The strenuous work continues as the mashed pulp is then placed in a bag so that the liquids can be extracted. The woman doing the work was in her late 50's or older. Of course there are machines that can also do this work but none in the small villages.

The MAKING OF PALM WINE and KAI KAI (distilled palm wine). Palm wine is an milky white alcoholic drink made from the sap of the palm tree and there are two types of palm wine, up wine, sap daken from the top of the tree and down wine, sap taken from the tree once it is cut down. The distillery we went to was making down wine. In the picture below, the sap is draining from the tree into a plastic bag and this goes on for over a month.
Once the sap is removed from the tree it starts to ferment. Fresh palm wine has an nice flavor and is slightly sweet. The barrel in the picture below is full of the palm wine (white milky sap) and had been fermenting for a few days. Just before distilling the wine, the oily palm fruit pulp is added to the wine to keep it from boiling once put on the fire.
A specified amount of wine (if more is added, the alcohol is stronger as the alcohol vaporizes first) is added to the black steel pot and placed on the fire. Once hot, the alcohol vaporizes and travels down the steel tube inside the bamboo. It condenses in the tube as cool river inside the bamboo water is reducing the temperature of the steel. The clear liquid then runs out of the steel pipe and down a thin piece of wood into the bottle. Once the bottle is filled, the distilling is complete and the kai-kai is ready to drink.

A young boy working at the distillery has dumped out the warm water in the bamboo and has just filled it up with cool river water for the next batch.

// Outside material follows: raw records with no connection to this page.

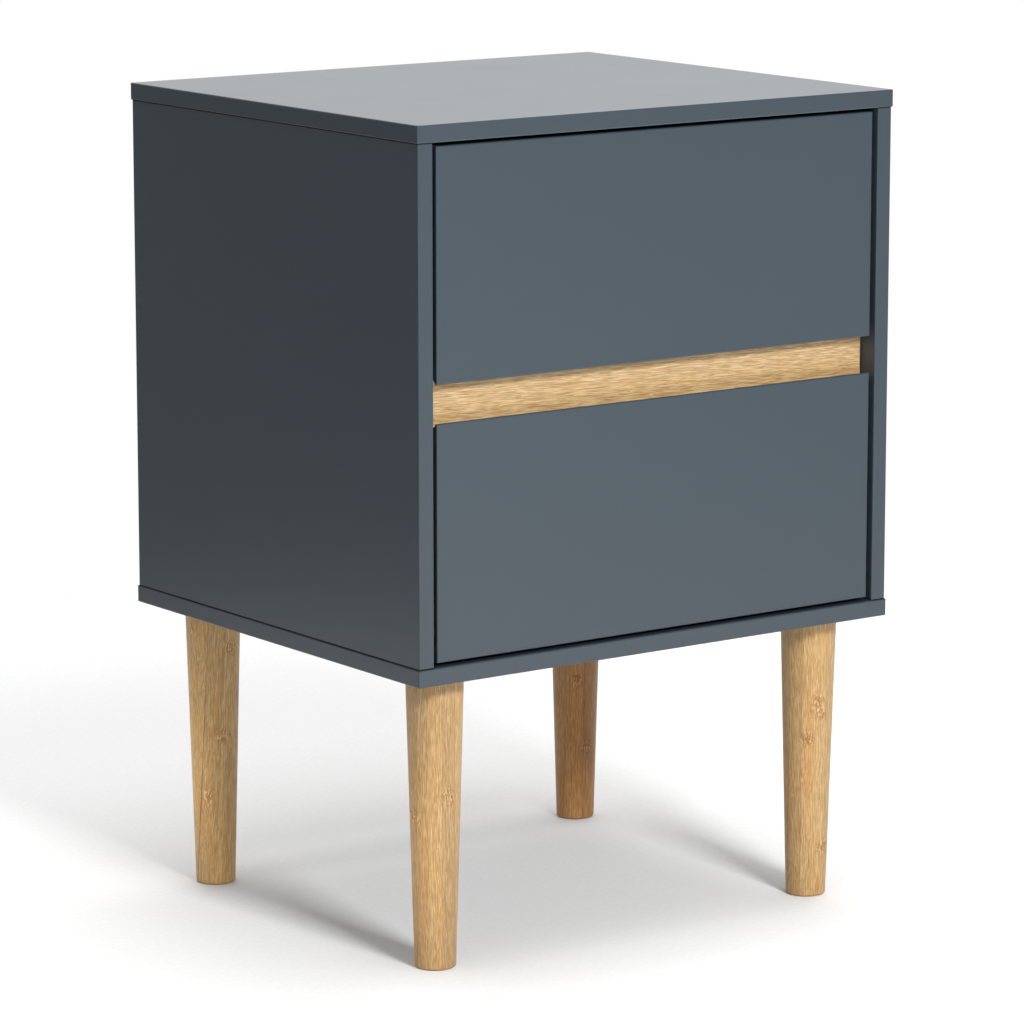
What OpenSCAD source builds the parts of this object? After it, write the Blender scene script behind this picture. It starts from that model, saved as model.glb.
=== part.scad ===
// Nightstand with two drawers on four round tapered legs.
// Origin: centre of the footprint, on the floor. +X is right seen from the front, +Y is the back, +Z is up.

/* [Cabinet] */
// Width over the top and bottom boards
cabinet_w = 400; // [380:10:520]
// Depth, front to back
cabinet_d = 350; // [350:10:420]
// Height of the cabinet body, without the legs
cabinet_h = 370; // [360:5:440]
// Thickness of the top, bottom and side boards
board_t = 12; // [12:1:14]
// How far the top and bottom boards stand proud of the side boards all round
board_step = 0.8; // [0:0.1:2]
// Radius of the eased edges of the painted boards and fronts
board_ease = 0.9; // [0.5:0.1:2]
// Thickness of the back panel
back_t = 3; // [3:0.5:5]
// Distance from the cabinet's back edge in to the back panel
back_inset = 10; // [6:1:14]
// Depth of the grooves that hold the back panel and the drawer bottoms
groove_depth = 5; // [4:0.5:6]

/* [Drawer fronts] */
// Thickness of a drawer front
front_t = 12; // [12:1:13]
// How far the fronts lie behind the side boards' front edges
front_setback = 1.5; // [0:0.5:2]
// Gap between a front and each side board
front_side_gap = 3.5; // [2:0.5:4]
// Gap above the upper front and below the lower front
front_edge_gap = 2.5; // [2:0.5:4]
// Height of the finger gap between the two fronts
finger_gap = 25.5; // [24:0.5:30]
// How much taller the lower front is than the upper one
lower_front_extra = 3.5; // [0:0.5:6]
// Bevel along the back edge of each front at the finger gap
finger_bevel = 11; // [4:0.5:11]

/* [Oak rail] */
// Height of the rail behind the finger gap
rail_h = 50; // [50:1:54]
// Thickness of the rail, front to back
rail_t = 16; // [12:1:18]
// Radius of the rail's rounded ends
rail_end_round = 3; // [1.5:0.5:5]
// Space between the back of a closed front and the rail
rail_space = 0.5; // [0.4:0.1:1]

/* [Legs] */
// Height of a leg
leg_h = 203; // [120:1:260]
// Diameter of a leg where it meets the cabinet
leg_top_d = 39.5; // [34:0.5:44]
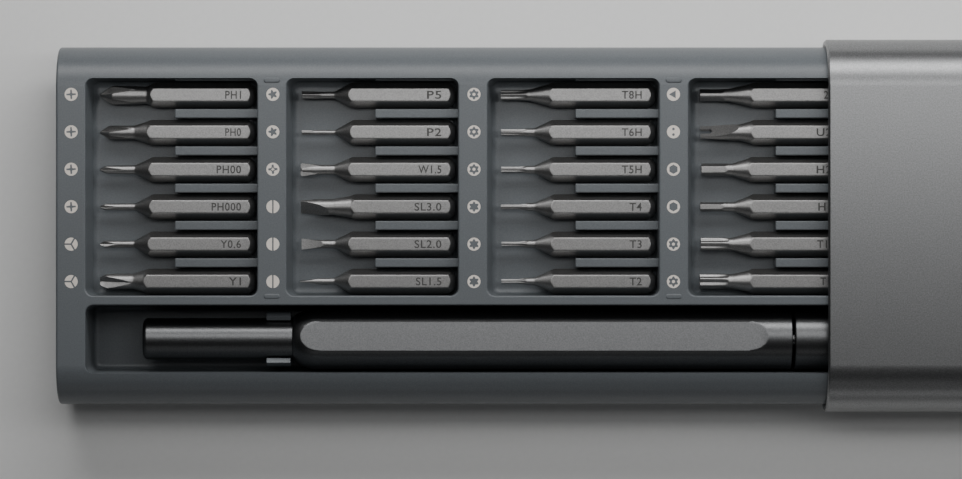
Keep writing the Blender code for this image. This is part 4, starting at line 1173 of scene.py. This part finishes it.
def ground_face(spec, side, place):
    """The cutter that grinds one face of a blade: the region beyond a curve that leaves the axis as
    a power of the distance from the tip."""
    _, kind, width, shank, flute, *_, roll, _ = spec
    thin, bow = (0.5, 2.4) if kind == "fork" else (0.3 if width > 2.4 else 0.2, 1.6)
    s = np.linspace(-0.5, flute, 26)
    away = thin / 2 + (shank / 2 - thin / 2) * np.clip(s / flute, 0, 1) ** bow
    line = np.concatenate([[[4.0, REAR - flute]], [[4.0, REAR + 0.5]], np.stack([away, REAR - s], axis=-1)])
    return tip_cutter("ground_face", line, 4.0, 0, math.radians(roll) + math.pi * side, place)


def fork_slot(spec, place):
    """The cutter for the slot up the middle of a fork, round at its foot."""
    width, roll = spec[2], math.radians(spec[7])
    half, deep = 0.22 * width, 2.2
    turn = np.linspace(0, np.pi, 13)
    foot = np.stack([half * np.cos(turn), REAR - deep + half - half * np.sin(turn)], axis=-1)
    line = np.vstack([[[half, REAR + 0.5]], foot, [[-half, REAR + 0.5]]])
    return tip_cutter("fork_slot", line, 3.0, 1, roll, place)


class KIT_OT_codes(Operator):
    """Engrave each bit's size code on its upper flat"""

    bl_idname = "kit.codes"
    bl_label = "Size codes"

    def execute(self, context):
        settings = context.scene.kit_bits
        ink = finish("engraved_mark", settings.code, 0.6)
        for column, codes in enumerate(CODES):
            rear = TRAY_LEFT + BIT_START + column * POCKET_PITCH + BIT_LENGTH
            for row, (code, width) in enumerate(codes):
                name = BITS[column][row][0]
                mesh = code_mesh(f"code_{name}", code, width * MM, settings, rear - 2.45 * MM, row_y(row))
                show(f"code_{name}", mesh, ink, f"{name}_bit")
        return {"FINISHED"}


# each code and its width in mm
CODES = (
    (("PH1", 2.85), ("PH0", 2.85), ("PH00", 4.4), ("PH000", 5.3), ("Y0.6", 3.7), ("Y1", 2.2)),
    (("P5", 2.6), ("P2", 2.6), ("W1.5", 4.15), ("SL3.0", 4.85), ("SL2.0", 4.85), ("SL1.5", 4.6)),
    (("T8H", 3.6), ("T6H", 3.6), ("T5H", 3.6), ("T4", 2.2), ("T3", 2.2), ("T2", 2.2)),
    (("2.30", 3.3), ("U2.6", 4.6), ("H2.0", 4.6), ("H1.5", 4.3), ("T10H", 4.5), ("T15H", 3.9)),
)


def code_mesh(name, code, width, settings, right, y):
    """A size code as a thin inlay in a bit's upper flat, its right end at the given place.

    The letters' own outline is scaled to the code's width and to the height of its capitals.
    """
    text = bpy.data.curves.new(name, "FONT")
    text.body = code
    text.size = 2 * MM
    text.space_character = 1.1
    text.extrude = 0.012 * MM
    text.resolution_u = 4
    text.offset = 0.03 * MM
    mesh = solid_from(text)
    points = vertex_places(mesh)
    low, high = points.min(axis=0), points.max(axis=0)
    wanted = np.array([width, settings.code_height, high[2] - low[2]])
    points = (points - low) / (high - low) * wanted
    top = BIT_AXIS_Z + BIT_HALF
    points += np.array([right - width, y - settings.code_height / 2, top + 0.008 * MM - wanted[2]])
    mesh.vertices.foreach_set("co", points.ravel())
    return mesh


# ---------------------------------------------------------------- carried-over fittings


class KIT_OT_fittings(Operator):
    """Give the latch, magnets, bearing and fastenings their finishes"""

    bl_idname = "kit.fittings"
    bl_label = "Fittings"

    def execute(self, context):
        nickel = finish("nickel_plate", (0.62, 0.61, 0.585), 0.16)
        chosen = {
            "latch_housing": black_moulding(),
            "latch_carriage": finish("slick_moulding", (0.05, 0.05, 0.053), 0.38),
            "latch_spring": finish("spring_wire", (0.50, 0.49, 0.475), 0.3),
            "socket_magnet": nickel,
        }
        for index in range(1, POCKETS + 1):
            chosen[f"magnet_strip_{index}"] = nickel
        for name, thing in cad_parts.items():
            if not thing.hide_render:
                for place in thing.material_slots:
                    place.material = chosen.get(name, turned_steel())
        return {"FINISHED"}


# ---------------------------------------------------------------- floor, lights and camera


class KIT_OT_stage(Operator):
    """Lay the floor, hang the lights and set up the camera"""

    bl_idname = "kit.stage"
    bl_label = "Stage"

    def execute(self, context):
        settings = context.scene.kit_stage
        board = finish("floor_board", settings.floor, 0.75)
        floor_mesh = bpy.data.meshes.new("floor")
        reach = 2.0
        corners = [(-reach, -reach, 0), (reach, -reach, 0), (reach, reach, 0), (-reach, reach, 0)]
        floor_mesh.from_pydata(np.array(corners) - [0, 0, 0.1 * MM], [], [(0, 1, 2, 3)])
        floor_mesh.materials.append(board)
        floor = bpy.data.objects.new("floor", floor_mesh)
        context.scene.collection.objects.link(floor)

        for index, (lean, power, row) in enumerate(LIGHT_BANK, 1):
            strip_light(f"strip_{index}", math.radians(lean), power * settings.power, row)

        world = bpy.data.worlds.new("studio")
        world.use_nodes = True
        context.scene.world = world
        background = world.node_tree.nodes["Background"]
        background.inputs["Color"].default_value = (0.93, 0.96, 1.0, 1)
        background.inputs["Strength"].default_value = settings.fill

        lens = bpy.data.cameras.new("camera")
        lens.lens = LENS
        lens.sensor_width = SENSOR
        lens.clip_start = 0.01
        lens.clip_end = 20.0
        camera = bpy.data.objects.new("camera", lens)
        camera.location = CAMERA_PLACE
        context.scene.collection.objects.link(camera)
        context.scene.camera = camera
        return {"FINISHED"}


CAMERA_PLACE = (-76.94 * MM, -2.5 * MM, 686.2 * MM)
LENS, SENSOR = 139.7, 36.0

NEAR = (0.19, 0.015, 0.47, 0.035)
FAR = (0.42, 0.08, 0.8, 0.07)
FAR_WIDE = (0.42, 0.08, 0.8, 0.1)
LIGHT_BANK = (
    (8, 0.21, FAR),
    (15, 0.12, NEAR),
    (25, 0.05, NEAR),
    (45, 0.12, NEAR),
    (60, 0.22, NEAR),
    (50, 0.65, FAR),
    (-50, 0.05, FAR_WIDE),
    (-75, 0.13, FAR_WIDE),
)


def strip_light(name, lean, power, row):
    away, middle, length, width = row
    lamp = bpy.data.lights.new(name, "AREA")
    lamp.shape = "RECTANGLE"
    lamp.size, lamp.size_y = length, width
    lamp.energy = power
    thing = bpy.data.objects.new(name, lamp)
    target = Vector((middle, 0, 0.012))
    thing.location = target + away * Vector((0, math.sin(lean), math.cos(lean)))
    thing.rotation_euler = (target - thing.location).to_track_quat("-Z", "Y").to_euler()
    bpy.context.scene.collection.objects.link(thing)


# ---------------------------------------------------------------- panel and registration


STEPS = (
    KIT_OT_sleeve,
    KIT_OT_tray,
    KIT_OT_symbols,
    KIT_OT_handle,
    KIT_OT_bits,
    KIT_OT_codes,
    KIT_OT_fittings,
    KIT_OT_stage,
)
SETTINGS = {
    "kit_sleeve": KitSleeveSettings,
    "kit_tray": KitTraySettings,
    "kit_bits": KitBitSettings,
    "kit_handle": KitHandleSettings,
    "kit_stage": KitStageSettings,
}


class KIT_PT_build(Panel):
    bl_idname = "KIT_PT_build"
    bl_label = "Screwdriver Kit"
    bl_space_type = "VIEW_3D"
    bl_region_type = "UI"
    bl_category = "Kit"

    def draw(self, context):
        for name, group in SETTINGS.items():
            box = self.layout.box()
            box.label(text=group.__doc__)
            for prop in group.__annotations__:
                box.prop(getattr(context.scene, name), prop)
        for step in STEPS:
            self.layout.operator(step.bl_idname)


def register():
    """Registers the settings, the operators and the panel."""
    for each in (*SETTINGS.values(), *STEPS, KIT_PT_build):
        bpy.utils.register_class(each)
    for name, group in SETTINGS.items():
        setattr(bpy.types.Scene, name, PointerProperty(type=group))


def unregister():
    """Takes them away again."""
    for name in SETTINGS:
        delattr(bpy.types.Scene, name)
    for each in (KIT_PT_build, *reversed(STEPS), *SETTINGS.values()):
        bpy.utils.unregister_class(each)


def main():
    register()
    for step in STEPS:
        group, name = step.bl_idname.split(".")
        getattr(getattr(bpy.ops, group), name)()


if __name__ == "__main__":
    main()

Bob is sampling the kai-kai. It is a stong clear hard alcohol that has a high alcohol content. They make special batches that are pink in color using a piece of a local tree.

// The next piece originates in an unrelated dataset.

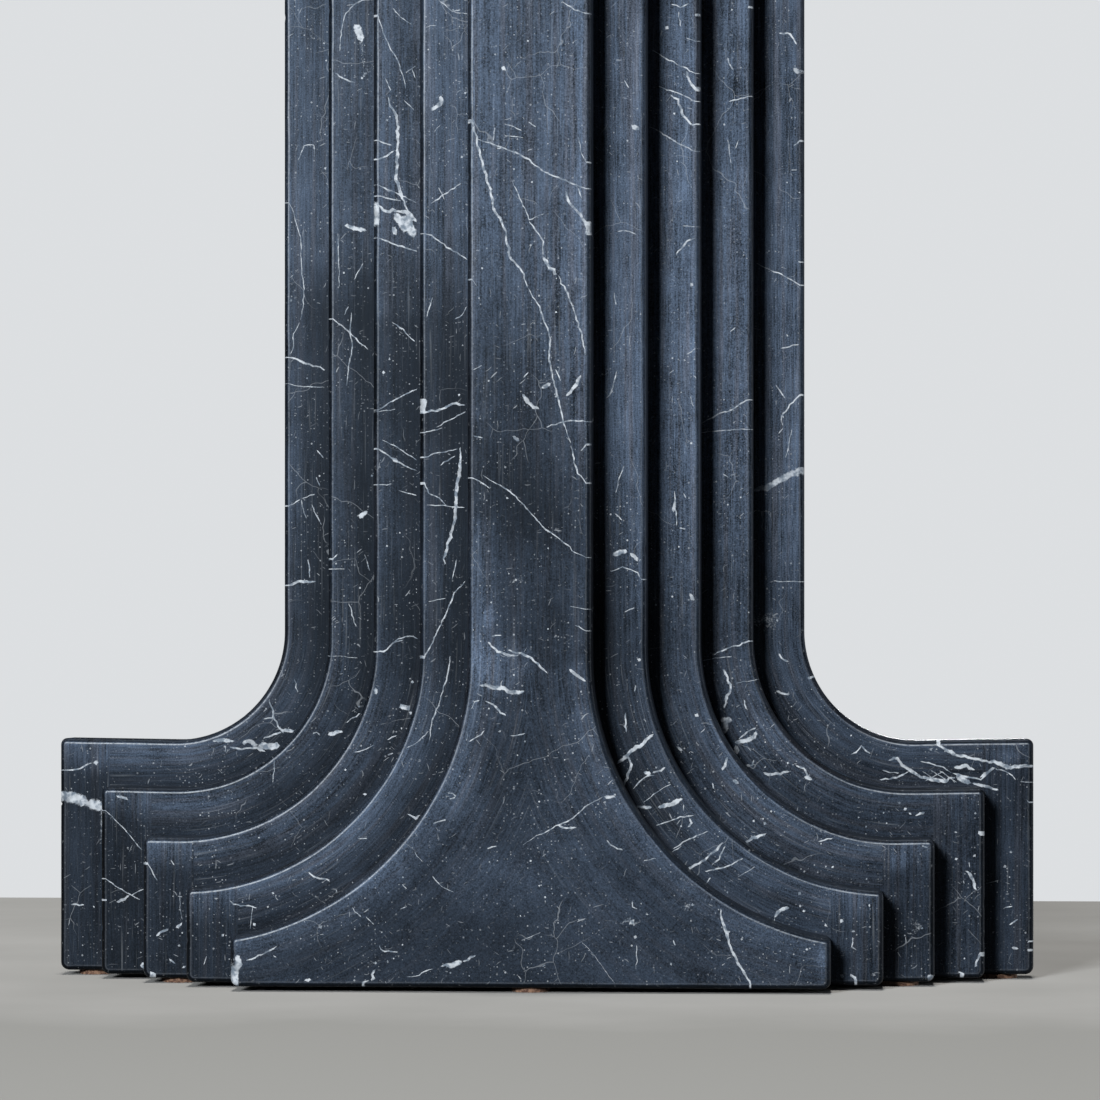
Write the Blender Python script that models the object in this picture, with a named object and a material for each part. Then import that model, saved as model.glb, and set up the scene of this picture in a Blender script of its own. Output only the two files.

On Sunday morning we had to pack up to go home. We (10 of us) were all in one of CERCOPAN's dual cab pickup truck (inside and in the bed of the truck) on the dirt road from CERCOPAN, through the village and back to the main road in the town of Ibogo. From there we met up with another vehicle (a Mercedes with a fuel smell inside, so bad, it made your eyes water) to take us to the Calabar airport. A few minutes on the road and the pick up truck's rear differential locked up and we skidded (safely) to a stop. From there, some of us had to hitch a ride and hope that we made it to the airport in time to catch our flight. Bob and I were two of the lucky six that got to ride about 40 minutes in the back of an empty gravel truck. It was a lot of fun and we had and excellent view of the surrounding area and of the villages adjacent to the road. Many folks were walking on the road to church and I think it was quite a shock for them to see white folks in the back of this big truck!